Goal of the exercise:
Print the listing below from its opening line through the line holding "trim.object = room", both ends included.

>> BEGIN Material

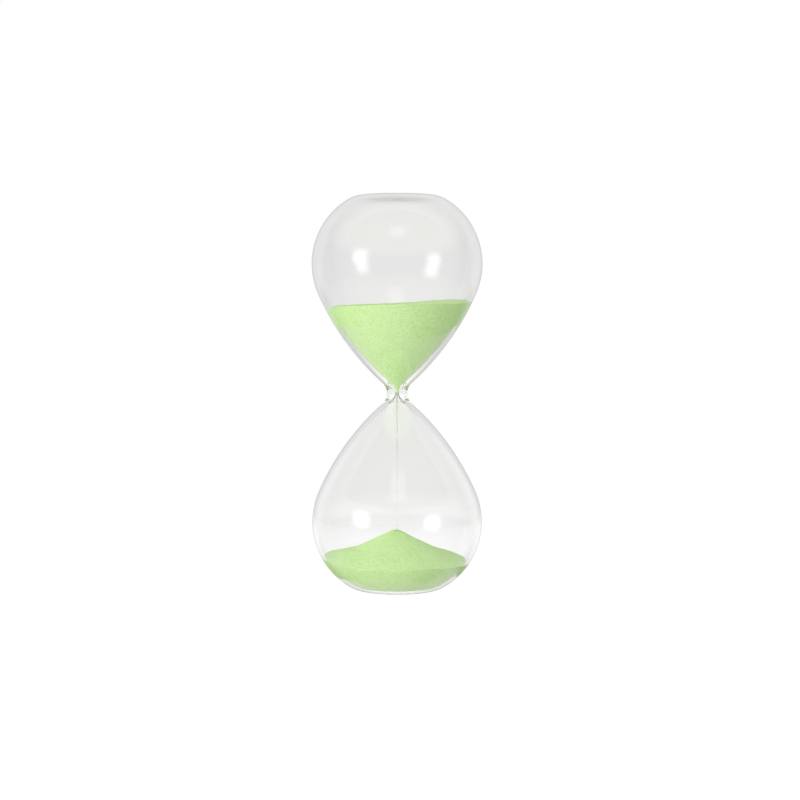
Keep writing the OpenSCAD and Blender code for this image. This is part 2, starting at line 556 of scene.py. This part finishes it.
def trimmed(block, room):
    """Keeps the block to the room in its bulb, also while its body moves."""
    block.data.shade_flat()
    trim = block.modifiers.new("trim to the glass", "BOOLEAN")
    trim.operation = "INTERSECT"
    trim.solver = "MANIFOLD"
    trim.object = room


def crater_height(x, y):
    """The level is a little higher at the far right, and the edge has slumped on the left."""
    inward = 1 - hypot(x, y) / crater_r
    bowl = crater_depth * (inward + sqrt(inward * inward + crater_lip_blend)) / 2
    slump = 3 * MM * max(0.0, (-x - 27 * MM) / (8 * MM)) ** 2
    tilt = 0.035 * x + 0.03 * y * min(1.0, max(0.0, x / (25 * MM)))
    return upper_edge_z - bowl + tilt - slump


upper_block = sand_block("upper_sand_grains", crater_height, mid - 12 * MM)
trimmed(upper_block, room_in_bulb("upper_room", above_waist, False))
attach(upper_block, "sand_above")
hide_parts("upper_sand")

# Sand that has run
# The heap in the lower bulb: a fresh cone under the stream, on a flatter skirt that slid
# out to the glass. It fills the rounded foot of the bulb down to the base disc.

peak_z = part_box("lower_sand")[1].z
cone_r = 19 * MM
cone_slope = radians(26)
peak_r = 6 * MM
peak_left = 0.8 * MM


def skirt_slope(x, y):
    """The sand slid out unevenly, so the skirt is flatter on the left than on the right and in front."""
    r = max(hypot(x, y), MM)
    left, right, front = max(0.0, -x / r), max(0.0, x / r), -y / r
    return radians(18 + 4 * front - 5.5 * left ** 4 + 4.5 * right ** 4)


def heap_height(x, y):
    r = hypot(x + peak_left, y)
    blunt = peak_r * sin(cone_slope)
    if r < blunt:
        return peak_z - peak_r + sqrt(peak_r * peak_r - r * r)
    drop = peak_r * (1 - cos(cone_slope)) + (min(r, cone_r) - blunt) * tan(cone_slope)
    return peak_z - drop - max(r - cone_r, 0) * tan(skirt_slope(x, y))


heap_block = sand_block("lower_sand_grains", heap_height, -18 * MM)
trimmed(heap_block, room_in_bulb("lower_room", below_waist, True))
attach(heap_block, "sand_below")
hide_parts("lower_sand")

# Falling sand
# Loose grains between the bore and the peak. They leave the bore close together and draw
# apart as they fall faster.

stream_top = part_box("sand_stream")[1].z
stream_foot = peak_z - 4 * MM
stream_r = 0.3 * MM
stream_grains = 420
stream_grain_r = 0.12 * MM


def stream_tree():
    tree = bpy.data.node_groups.new("falling grains", "GeometryNodeTree")
    for name, kind in (("Anchor", "Geometry"), ("Count", "Int"), ("Top", "Float"), ("Fall", "Float"),
                       ("Radius", "Float"), ("Grain", "Float"), ("Seed", "Int"), ("Finish", "Material")):
        tree.interface.new_socket(name, in_out="INPUT", socket_type="NodeSocket" + kind)
    tree.interface.new_socket("Geometry", in_out="OUTPUT", socket_type="NodeSocketGeometry")
    given, result = add_nodes(tree, "NodeGroupInput", "NodeGroupOutput")
    link = tree.links.new
    line, time, bearing_, spread, where, placed = add_nodes(
        tree, "GeometryNodePoints", "FunctionNodeRandomValue", "FunctionNodeRandomValue",
        "FunctionNodeRandomValue", "ShaderNodeCombineXYZ", "GeometryNodeSetPosition")
    link(given.outputs["Count"], line.inputs["Count"])
    for offset, random in enumerate((time, bearing_, spread)):
        link(calculate(tree, "ADD", given.outputs["Seed"], offset), random.inputs["Seed"])
    # Even steps of time give places that draw apart as the square of the time.
    fallen = calculate(tree, "MULTIPLY", given.outputs["Fall"],
                       calculate(tree, "POWER", time.outputs[1], 3.2))
    turn = calculate(tree, "MULTIPLY", bearing_.outputs[1], 2 * pi)
    out = calculate(tree, "MULTIPLY", given.outputs["Radius"], calculate(tree, "SQRT", spread.outputs[1]))
    link(calculate(tree, "MULTIPLY", out, calculate(tree, "COSINE", turn)), where.inputs["X"])
    link(calculate(tree, "MULTIPLY", out, calculate(tree, "SINE", turn)), where.inputs["Y"])
    link(calculate(tree, "SUBTRACT", given.outputs["Top"], fallen), where.inputs["Z"])
    link(line.outputs[0], placed.inputs["Geometry"])
    link(where.outputs[0], placed.inputs["Position"])
    grain, cast, size, twist, solid, finish = add_nodes(
        tree, "GeometryNodeMeshIcoSphere", "GeometryNodeInstanceOnPoints", "FunctionNodeRandomValue",
        "FunctionNodeRandomValue", "GeometryNodeRealizeInstances", "GeometryNodeSetMaterial")
    link(given.outputs["Grain"], grain.inputs["Radius"])
    size.data_type = "FLOAT_VECTOR"
    size.inputs["Min"].default_value = (0.7, 0.7, 0.7)
    size.inputs["Max"].default_value = (1.2, 1.2, 1.2)
    twist.data_type = "FLOAT_VECTOR"
    twist.inputs["Max"].default_value = (2 * pi, 2 * pi, 2 * pi)
    link(placed.outputs[0], cast.inputs["Points"])
    link(grain.outputs[0], cast.inputs["Instance"])
    link(size.outputs[0], cast.inputs["Scale"])
    link(twist.outputs[0], cast.inputs["Rotation"])
    link(cast.outputs[0], solid.inputs[0])
    link(solid.outputs[0], finish.inputs[0])
    link(given.outputs["Finish"], finish.inputs["Material"])
    link(finish.outputs[0], result.inputs[0])
    return tree


def grown(name, tree, values):
    """A plain mesh of what a tree makes on an empty piece."""
    seed_bed = bpy.data.objects.new(name + "_bed", bpy.data.meshes.new(name + "_bed"))
    bpy.context.scene.collection.objects.link(seed_bed)
    modifier = seed_bed.modifiers.new("grow", "NODES")
    modifier.node_group = tree
    set_inputs(modifier, values)
    mesh = bpy.data.meshes.new_from_object(seed_bed.evaluated_get(bpy.context.evaluated_depsgraph_get()))
    bpy.data.objects.remove(seed_bed)
    piece = bpy.data.objects.new(name, mesh)
    bpy.context.scene.collection.objects.link(piece)
    return piece


# The falling grains take a copy of the sand darkened to 0.45: painted shade that stands in for the thin
# stream lying in shadow.
stream = grown("falling_grains", stream_tree(), {
    "Count": stream_grains, "Top": stream_top, "Fall": stream_top - stream_foot, "Radius": stream_r,
    "Grain": stream_grain_r, "Seed": 5, "Finish": dyed_sand(0.45)})
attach(stream, "glass")
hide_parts("sand_stream")

# Studio
# A white sweep behind and below the glass, a soft lamp on each side of the camera and one
# above, and dark surroundings that give the clear glass its grey.

scene = bpy.context.scene
camera = bpy.data.objects.new("camera", bpy.data.cameras.new("camera"))
scene.collection.objects.link(camera)
camera.data.lens = 89.05
camera.data.sensor_width = 36
camera.location = (1.4 * MM, -0.95, 0.138)
camera.rotation_euler = (radians(90 - 2.79), 0, 0)
scene.camera = camera
scene.view_settings.view_transform = "Standard"
scene.cycles.use_denoising = True
scene.cycles.max_bounces = 64
scene.cycles.transmission_bounces = 64
scene.cycles.glossy_bounces = 64
scene.cycles.transparent_max_bounces = 64
scene.cycles.caustics_reflective = False
scene.cycles.caustics_refractive = False


def direction(azimuth, elevation):
    """Azimuth 0 points to the camera and 90 to +X."""
    a, e = radians(azimuth), radians(elevation)
    return Vector((sin(a) * cos(e), -cos(a) * cos(e), sin(e)))


def soft_lamp(name, azimuth, elevation, width, height, power):
    lamp = bpy.data.objects.new(name, bpy.data.lights.new(name, "AREA"))
    scene.collection.objects.link(lamp)
    lamp.data.shape = "RECTANGLE"
    lamp.data.size = width
    lamp.data.size_y = height
    lamp.data.energy = power
    towards = direction(azimuth, elevation)
    lamp.location = Vector((0, 0, mid)) + towards
    lamp.rotation_euler = towards.to_track_quat("Z", "Y").to_euler()
    lamp.visible_camera = False
    lamp.visible_glossy = False
    lamp.visible_transmission = False
    return lamp


soft_lamp("key lamp", -38, 8, 0.55, 0.6, 6.0)
soft_lamp("second lamp", 51, 8, 0.5, 0.55, 0.1)
soft_lamp("top lamp", -10, 80, 0.9, 0.9, 1.3)


def studio_world():
    world = bpy.data.worlds.new("studio")
    world.use_nodes = True
    world.cycles.sampling_method = "NONE"
    tree = world.node_tree
    tree.nodes.clear()
    link = tree.links.new
    output, place, path = add_nodes(
        tree, "ShaderNodeOutputWorld", "ShaderNodeTexCoord", "ShaderNodeLightPath")

    def towards(vector):
        dot, = add_nodes(tree, "ShaderNodeVectorMath")
        dot.operation = "DOT_PRODUCT"
        link(place.outputs["Generated"], dot.inputs[0])
        dot.inputs[1].default_value = vector
        return dot.outputs["Value"]

    def soft_step(value, low, high):
        step, = add_nodes(tree, "ShaderNodeMapRange")
        step.interpolation_type = "SMOOTHSTEP"
        link(value, step.inputs["Value"])
        step.inputs["From Min"].default_value = low
        step.inputs["From Max"].default_value = high
        return step.outputs[0]

    def panel(azimuth, elevation, width, height, edge, strength):
        """A soft-edged rectangle in one direction, its sizes as tangents of its half angles."""
        out = direction(azimuth, elevation)
        side = Vector((0, 0, 1)).cross(out).normalized()
        up = out.cross(side)
        ahead = towards(out)
        across = calculate(tree, "ABSOLUTE", calculate(tree, "DIVIDE", towards(side), ahead))
        along = calculate(tree, "ABSOLUTE", calculate(tree, "DIVIDE", towards(up), ahead))
        shape = calculate(tree, "MULTIPLY", soft_step(across, width + edge, width - edge),
                          soft_step(along, height + edge, height - edge))
        facing = calculate(tree, "GREATER_THAN", ahead, 0)
        return calculate(tree, "MULTIPLY", calculate(tree, "MULTIPLY", shape, facing), strength)

    def background(strength):
        node, = add_nodes(tree, "ShaderNodeBackground")
        if isinstance(strength, (int, float)):
            node.inputs["Strength"].default_value = strength
        else:
            link(strength, node.inputs["Strength"])
        node.inputs["Color"].default_value = (1, 1, 1, 1)
        return node.outputs[0]

    def mix(factor, a, b):
        node, = add_nodes(tree, "ShaderNodeMixShader")
        link(factor, node.inputs[0])
        link(a, node.inputs[1])
        link(b, node.inputs[2])
        return node.outputs[0]

    # Light that the neck's thick glass has turned round several times comes from white cards.
    through_glass = calculate(tree, "MINIMUM", path.outputs["Transmission Depth"], 1)
    turned_round = calculate(tree, "GREATER_THAN", path.outputs["Glossy Depth"], 1.5)
    surroundings = calculate(tree, "ADD", calculate(tree, "MULTIPLY", turned_round, 0.2), 0.04)
    above_floor = soft_step(towards((0, 0, 1)), -0.5, -0.14)
    # The paper's middle lies in the shade of the object, which draws the thin line round the glass.
    behind = towards((0, 1, 0))
    paper = calculate(tree, "SUBTRACT", soft_step(behind, 0.3, 0.78),
                      calculate(tree, "MULTIPLY", soft_step(behind, 0.9, 0.98), 0.22))
    sweep = calculate(tree, "MULTIPLY", paper, above_floor)
    ground = calculate(tree, "MULTIPLY", soft_step(towards((0, 0, -1)), 0.1, 0.6), 0.12)
    bright = calculate(tree, "MAXIMUM", sweep, ground)
    mirrored = calculate(tree, "ADD", calculate(tree, "MULTIPLY", bright, 0.72), surroundings)
    for lamp in (panel(-51, 9, 0.17, 0.15, 0.13, 3.8), panel(51, 5, 0.15, 0.13, 0.13, 3.4),
                 panel(2, 48, 0.16, 0.16, 0.1, 0.9)):
        mirrored = calculate(tree, "ADD", mirrored, lamp)
    in_mirror = calculate(tree, "MINIMUM", path.outputs["Glossy Depth"], 1)
    on_sand = calculate(tree, "MINIMUM", path.outputs["Diffuse Depth"], 1)
    backdrop = mix(through_glass, background(1.0), background(0.935))
    seen = mix(in_mirror, backdrop, background(mirrored))
    link(mix(on_sand, seen, background(0.74)), output.inputs["Surface"])
    return world


scene.world = studio_world()


def sweep_floor():
    """A round white floor that fades into the white behind it."""
    reach = 0.7
    mesh = bpy.data.meshes.new("floor")
    rim = [(reach * cos(2 * pi * i / 96), reach * sin(2 * pi * i / 96), -0.02 * MM) for i in range(96)]
    mesh.from_pydata(rim, [], [list(range(96))])
    material = bpy.data.materials.new("white sweep")
    material.use_nodes = True
    tree = material.node_tree
    tree.nodes.clear()
    link = tree.links.new
    output, place, distance, fade, mixed = add_nodes(
        tree, "ShaderNodeOutputMaterial", "ShaderNodeTexCoord", "ShaderNodeVectorMath",
        "ShaderNodeMapRange", "ShaderNodeMixShader")
    paint, glow, lit, clear = add_nodes(
        tree, "ShaderNodeBsdfDiffuse", "ShaderNodeEmission", "ShaderNodeAddShader",
        "ShaderNodeBsdfTransparent")
    distance.operation = "LENGTH"
    link(place.outputs["Object"], distance.inputs[0])
    link(distance.outputs["Value"], fade.inputs["Value"])
    fade.inputs["From Min"].default_value = 0.12
    fade.inputs["From Max"].default_value = 0.6
    paint.inputs["Color"].default_value = (0.2, 0.2, 0.2, 1)
    glow.inputs["Strength"].default_value = 0.92
    link(paint.outputs[0], lit.inputs[0])
    link(glow.outputs[0], lit.inputs[1])
    link(fade.outputs[0], mixed.inputs[0])
    link(lit.outputs[0], mixed.inputs[1])
    link(clear.outputs[0], mixed.inputs[2])
    link(mixed.outputs[0], output.inputs["Surface"])
    mesh.materials.append(material)
    floor = bpy.data.objects.new("floor", mesh)
    scene.collection.objects.link(floor)
    floor.visible_glossy = False
    floor.visible_diffuse = False


sweep_floor()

>> END Material

Correct response:
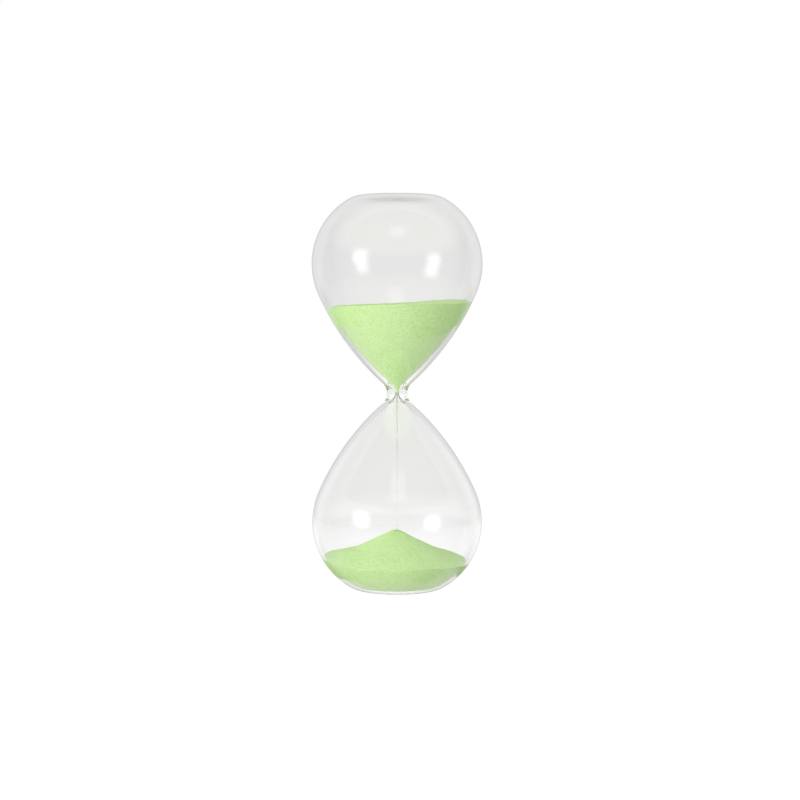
Keep writing the OpenSCAD and Blender code for this image. This is part 2, starting at line 556 of scene.py. This part finishes it.
def trimmed(block, room):
    """Keeps the block to the room in its bulb, also while its body moves."""
    block.data.shade_flat()
    trim = block.modifiers.new("trim to the glass", "BOOLEAN")
    trim.operation = "INTERSECT"
    trim.solver = "MANIFOLD"
    trim.object = room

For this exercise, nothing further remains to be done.